Di kota Medan, komunitas seniman Ronggeng Deli berbasis di pinggiran Sungai Deli (Jalan Raden Saleh), di mana banyak masyarakat Melayu bermukim. Namun seiring waktu, Ronggeng Deli kian meredup.
Dalam pertunjukan Ronggeng Deli, semua orang dapat berpartisipasi. Penonton, jika senang hatinya dapat ikut berjoget. Hal ini kemudian terkontaminasi dengan budaya urban kota Medan yang semakin maju.
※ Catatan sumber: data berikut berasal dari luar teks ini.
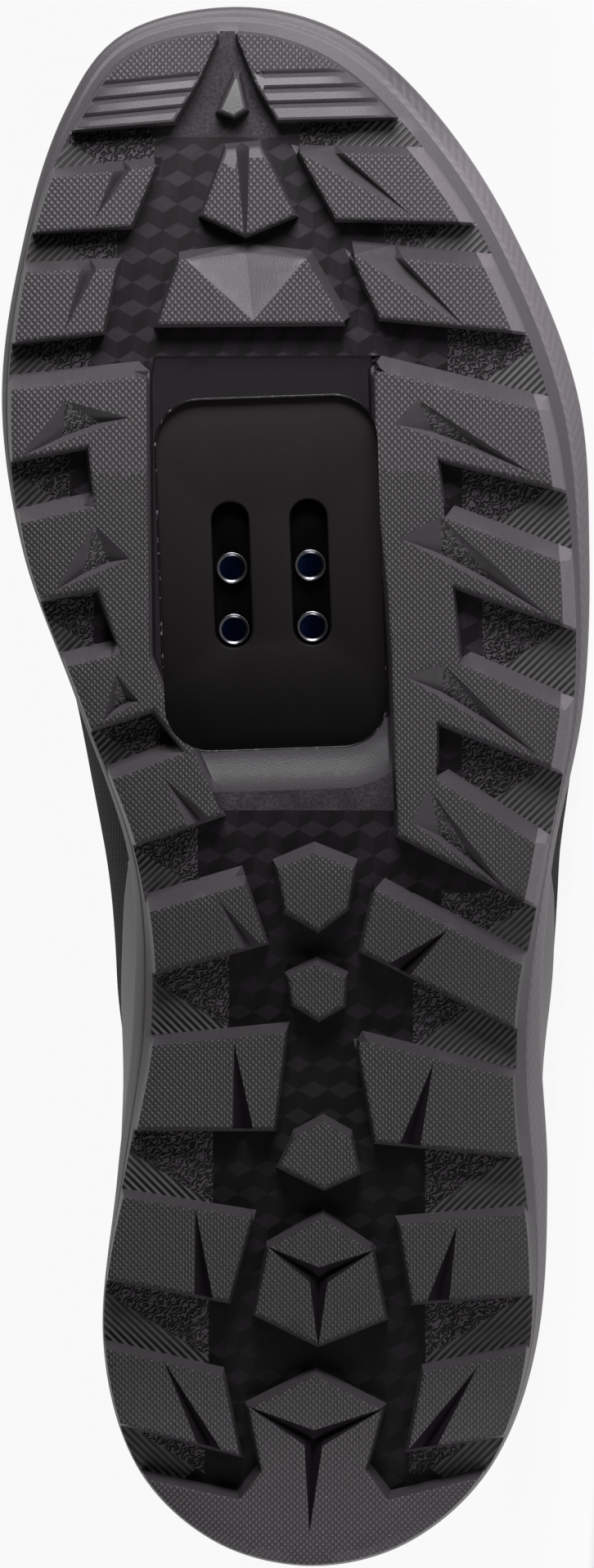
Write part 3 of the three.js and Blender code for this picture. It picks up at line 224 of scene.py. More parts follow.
# The heel block and the toe pads: along, and out from the axis as a share of the ball width
HEEL_BLOCK = (
    (0.123, 0.003), (0.101, 0.119), (0.063, 0.09), (0.044, 0.129), (0.068, 0.4), (-0.02, 0.4),
    (-0.02, -0.4), (0.066, -0.4), (0.044, -0.127), (0.062, -0.089), (0.102, -0.111),
)
TOE_PADS = (
    ((0.914, -0.6), (0.925, -0.242), (0.951, -0.2), (0.978, -0.168), (1.03, -0.17), (1.03, -0.6)),
    ((0.929, 0.25), (1.03, 0.25), (1.03, -0.13), (0.978, -0.13), (0.95, -0.1), (0.926, -0.062)),
)

# V-grooves in the lugs: mouth, tip, then the medial and the lateral width in millimetres
GROOVES = (
    ((0.899, -0.655), (0.862, -0.74), 1.6, 1), ((0.836, -0.735), (0.79, -0.81), 1.6, 1),
    ((0.91, -0.01), (0.835, -0.06), 0.9, 1.5), ((0.84, -0.06), (0.797, -0.06), 11, 10.5),
    ((0.908, 0.52), (0.864, 0.74), 4.6, 1), ((0.842, 0.6), (0.79, 0.79), 4.6, 1),
    ((0.477, -0.65), (0.506, -0.77), 2.4, 1.4), ((0.397, -0.47), (0.428, -0.64), 2.2, 1.4),
    ((0.279, -0.44), (0.336, -0.55), 1.8, 1.8), ((0.384, 0.34), (0.408, 0.57), 2, 2),
    ((0.27, 0.44), (0.323, 0.56), 1.8, 1.8), ((0.173, -0.53), (0.23, -0.63), 1.9, 1.3),
    ((0.076, -0.56), (0.133, -0.73), 1.9, 1.3), ((0.169, 0.57), (0.219, 0.66), 1.9, 1.9),
    ((0.076, 0.6), (0.129, 0.78), 1.9, 1.9),
)

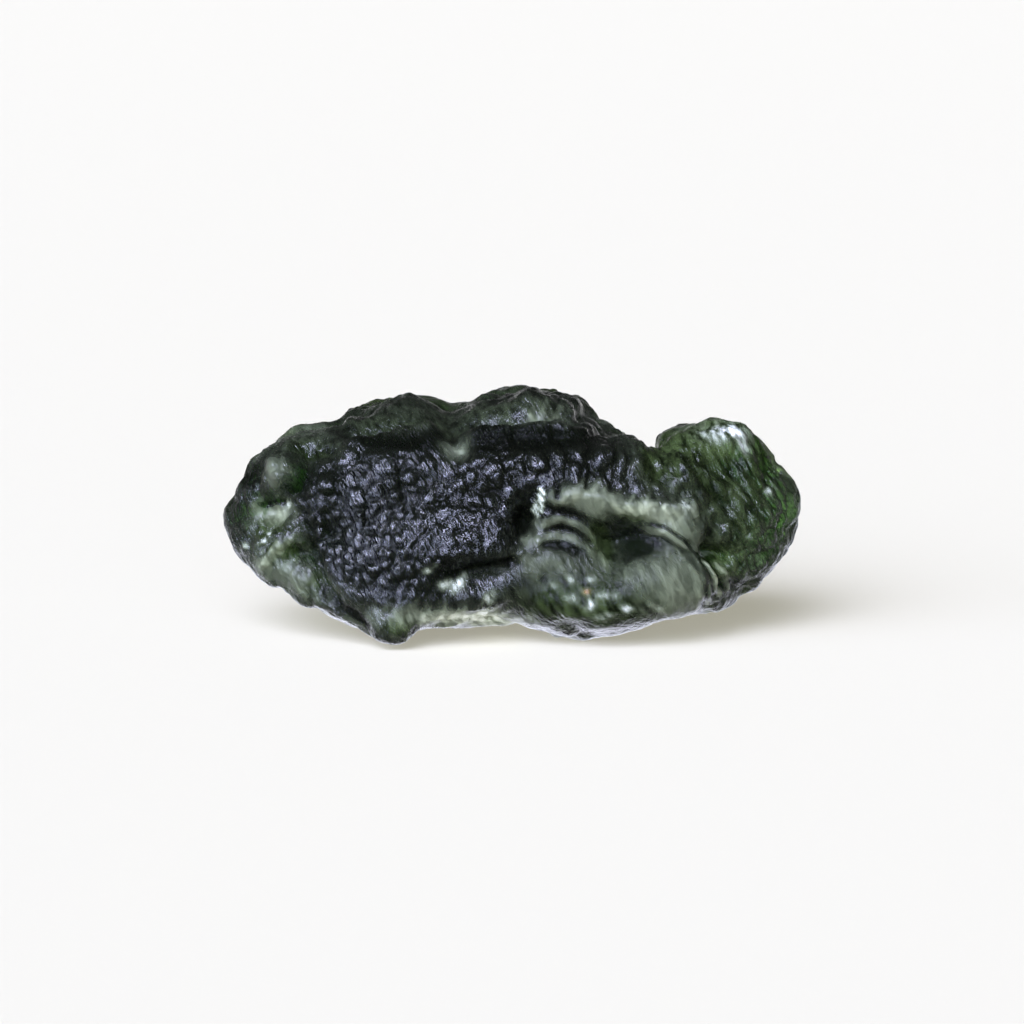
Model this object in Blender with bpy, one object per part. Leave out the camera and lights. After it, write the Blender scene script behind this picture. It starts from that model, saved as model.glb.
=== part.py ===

Akibatnya, citra Ronggeng Deli semakin buruk di mata masyarakat.
“Misalkan di setiap pertunjukan ronggeng, datanglah perempuan ntah dari mana-mana. Ikut dia nimbrung di situ. Tau-tau ada laki-laki yang sor (berminat) sama dia, usai nari dibawalah (kencan berlanjut). Tempat ronggeng tuh jadi buruk kan,” kata Totok.
Selain itu, tulis Kompas 12 September 1992, citra Ronggeng Deli kemudian diidentikan dengan minuman keras. Banyak rumah-rumah yang menggelar pertunjukan ronggeng menjajakan minuman keras, seperti kamput (kambing putih) dan tuak. Hal ini acap kali membuat kegaduhan tengah malam karena banyak yang mabuk-mabukan.
Pada pertengahan 1980-an, pemerintah Kota Medan menggusur permukiman Sungai Deli. Akibatnya, ruang publik pertunjukan Ronggeng Deli ikut tergusur. “Tempat mereka tampil di gusur, senimannya diusir dan terpencar. Jadilah Ronggeng Deli menjadi kesenian yang terbuang. Ironisnya yang membuang justru pemerintah yang tidak mengerti seni,” kata Rizaldi.
“Padahal Ronggeng Deli itu adalah kesenian cerdas. Ia bisa menyatukan dan menyuarakan antaretnis Melayu Sumatera. Orang Batak, Karo, dan Mandailing punya tradisi pantun. Ketika itu dapat bergabung dalam ronggeng, mereka bisa kontribusikan menjadi karya-karya disini, ke dalam bahasa Melayu. Hal ini bisa menjadi pergaulan dan kritik sosial karena yang diungkapkan biasanya adalah problema-problema kehidupan. Di pagelaran ini, kita mencoba merevitalisasi kesenian Ronggeng Deli itu,” tutup Rizaldi.